Некто: За оба раза? Или за раз?

− Зараза! Ты был «за»?!

− Я «за» не мог…

− Ты занемог? А он как?

− Да, ну его! «За»…

− Да? Ну, егоза…

− Они не «за»…

− Они не «за»? Весь мир «за»! И сам мирза! А они мерза…

− Зато те «за». И антите «за»…

− Хорошо. Она как? «За»?

− «За»… но… «за»…

− Заноза! Н-да… А мы? «За»?

− Да. Мы «за»!

− Как? И дамы «за»?! А чумаза?

− И она − чума ее! — «за»…

− А он-то? Он-то «за»?

− Он… «за»… Ну, да…

− Да, он зануда… Но — «за». А Вы ли «за»?

− Кому?.. Кому мне вылиза…

− А Вы ли «за»?

− О, да! Выли «за»! Но — за глаза…

Авессалом Люсый издевательски замолкал. И Марат Стельба чувствовал себя любопытным, которому дверью прищемили нос. Устав от слов, он переводил теперь на язык молчания своё невысказанное, опустив в комнате щеколду. А в том же подъезде Ираклий Голубень переводил с языка молчания свою боль, подбирая для неё слова. После своего ночного приключения Ираклий Голубень не мог успокоиться. Схватив за рукав, он сократическим методом учил жизни − задавая вопросы. Почему все живут, точно в маленьких трубочках, по которым снуют, как поршень? Почему мириады таких трубочек, скрученных в кабель, завязанных в узлы, не пересекаются, не пускают в себя? Почему, точно квартиры в доме, каждая по себе? И никто никому не нужен. И никто кроме себя не интересен. И каждому только до себя. Кажется, столкни тоска с крыши самоубийцу, так и тогда он услышит: «Куда летишь, урод, сворачивай, − цветы на клумбе помнёшь!» Выдернув руку, от Ираклия Голубень шарахались, а за спиной крутили у виска.

И этим подтверждали его слова.

Каждый имеет право на десять минут славы, и, когда следующим летом в опустевшую редакцию приехали телевизионщики, им пришлось брать интервью у единственного сотрудника. А Ираклия Голубень, точно зациклило: он говорил об одиночестве, тесном мирке, в котором бродят, как шатуны, но выйти из которого не могут, точно это грозит расстрелом, о том, что никто никому не нужен. А в конце прочитал свой стих. И это стало его звёздным мигом. В доме теперь его останавливали, хватая за рукав, благодарили за то, что открыл глаза, лезли обниматься, а, когда он выдергивал руку, провожали долгим, понимающим взглядом. А на зеркале в лифте кто-то начертил губной помадой:

Чтоб горя хлебнуть до дна, Чтоб счастья испить до дна, Чтоб брата поднять со дна, Хоть бы была война!
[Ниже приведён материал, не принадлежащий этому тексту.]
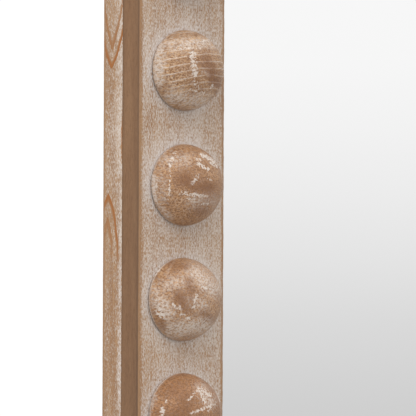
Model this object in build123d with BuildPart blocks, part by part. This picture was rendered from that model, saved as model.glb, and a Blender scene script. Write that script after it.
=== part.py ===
from build123d import *
import math
import os

os.makedirs("parts", exist_ok=True)

# An arched floor mirror, in millimetres. X runs to the right, Y to the back and Z up.
# The origin is on the floor, below the middle of the whole mirror.

# Frame
overall_width = 787.0
overall_height = 1777.0
face_width = 94.0
face_thickness = 24.0
lip_thickness = 3.0
cove_depth = 7.0
cove_hollow = 3.0
cove_chords = 3
edge_ease = 1.5
back_board_width = 60.0
back_board_thickness = 27.0
back_joint_stagger = 70.0

# Loose tenons in the joints of the face boards
tenon_width = 40.0
tenon_thickness = 8.0
tenon_length = 50.0
tenon_end_gap = 1.0
tenon_glue_gap = 0.1

# Half balls on the face
stud_diameter = 70.0
stud_pitch_wanted = 99.0
stud_sides = 16
stud_bands = 5

# Glass and what holds it
rebate_width = 14.0
rebate_depth = 6.0
glass_thickness = 4.0
glass_gap = 1.5
setting_block_length = 60.0
foam_width = 11.0
back_panel_thickness = 5.0
back_panel_gap = 2.0

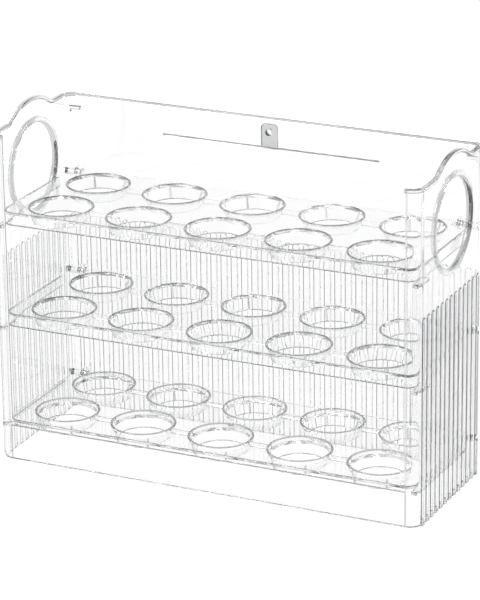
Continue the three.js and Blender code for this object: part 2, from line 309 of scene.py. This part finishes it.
def turned(profile, centre, sides=72):
    """A closed profile of (radius, height) turned about an upright axis."""
    rings = []
    for i in range(sides):
        angle = 2 * math.pi * i / sides
        c, s = math.cos(angle), math.sin(angle)
        rings.append([(centre[0] + r * c, centre[1] + r * s, centre[2] + h) for r, h in profile])
    return make("turned", rings, closed=True)


# ---- Housing ----------------------------------------------------------------------------------

def arch_line():
    """The arched rim over a finger ring, as (Y, Z) from the front to the rear."""
    rise = RIM + HUMP_FILLET - RING_Z
    reach = math.sqrt((HUMP_RADIUS + HUMP_FILLET) ** 2 - rise ** 2)
    lean = math.degrees(math.asin(reach / (HUMP_RADIUS + HUMP_FILLET)))
    top = RIM + HUMP_FILLET
    front = arc((RING_Y - reach, top), HUMP_FILLET, -90, -90 + lean, 8)
    over = arc((RING_Y, RING_Z), HUMP_RADIUS, 90 + lean, 90 - lean, 24)
    rear = arc((RING_Y + reach, top), HUMP_FILLET, -90 - lean, -90, 8)
    return front + over[1:-1] + rear


def rim_path():
    """Stations round the rim from the left post to the right one: place and outward direction."""
    path = []
    corner_x = WALL_X - CORNER
    corner_y = WALL_Y - CORNER
    right = [(POST_X, -WALL_Y, RIM, 0, -1)]
    for x, y in arc((corner_x, -corner_y), CORNER, -90, 0, 10):
        right.append((x, y, RIM, (x - corner_x) / CORNER, (y + corner_y) / CORNER))
    for y, z in arch_line():
        right.append((WALL_X, y, z, 1, 0))
    for x, y in arc((corner_x, corner_y), CORNER, 0, 90, 10):
        right.append((x, y, RIM, (x - corner_x) / CORNER, (y - corner_y) / CORNER))
    for x, y, z, nx, ny in right:
        path.append((-x, y, z, -nx, ny))
    return path + list(reversed(right))


def walls():
    """The back, the two sides and the front posts, up to just inside the rim lip."""
    rings = []
    path = rim_path()
    bend = EDGE * 0.3           # the middle of the rounding at the foot
    low = [(-EDGE, 0), (-bend, bend), (0, EDGE)]
    for index, (x, y, z, nx, ny) in enumerate(path):
        end = index in (0, len(path) - 1)
        top = z - LIP_HEIGHT / 2
        section = [(0, top)] + [(o, h) for o, h in reversed(low)]
        section += [(-WALL - o, h) for o, h in low] + [(-WALL, top)]
        ring = [(x + nx * o, y + ny * o, h) for o, h in section]
        if not end:
            rings.append(ring)
            continue
        # The free edge of a post is round as seen from above.
        inwards = 1 if x < 0 else -1
        mid = -WALL / 2
        rounding = []
        for turn in (0, 30, 60, 85):
            shrink = math.cos(math.radians(turn))
            step = inwards * mid * (1 - math.sin(math.radians(turn)))
            rounding.append([
                (x + step, y + ny * (mid + (o - mid) * shrink), h) for o, h in section])
        rings.extend(reversed(rounding) if index == 0 else rounding)
    return make("walls", rings)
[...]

Все только и говорили о его выступлении, не давая проходу, так что он на день забаррикадировал дверь, выбираясь, как филин, по ночам. Но теперь каждый раз проверял в кармане ключи. А к Савелию Тяхту спустился врач, живший этажом выше. «Слышал Ираклия? Как распинался! А не подумал, что станет, если все побратаются. Мы ж как вампиры, питаемся чужими соками, и нас лучше в отдельных клетках держать. Нам хорошо наедине с другими, и плохо — с собой. Вот, попробуй посидеть в одиночестве час-другой — взвоешь! Без внешних раздражителей, как без воздуха. У нас в клинике три часа одиночества вроде карцера − непереносимая пытка! А выпустить всех на волю? Перегрызутся! Уж лучше пусть по своим трубочкам бегают!» Так Савелий Тяхт понял, что сами по себе слова ничего не значат, а язык, как телефон, молчит, пока им не пользуются, наполняясь только в речи правдой и ложью, несдерживаемой страстью и тайными желаниями.

Встретив в лифте Ираклия, Савелий Тяхт пожал ему руку и, не отпуская, говорил так долго, что тому показалось, будто они застряли между этажами. Ираклий Голубень в испуге повернулся к начертанному губной помадой стихотворению, в которое тыкал Савелий Тяхт, и на улицу вынес единственную истину: одному плохо, с другими — невыносимо. «Мы, верно, очень странные, − буркнул он на прощанье. — Увидеть бы со стороны».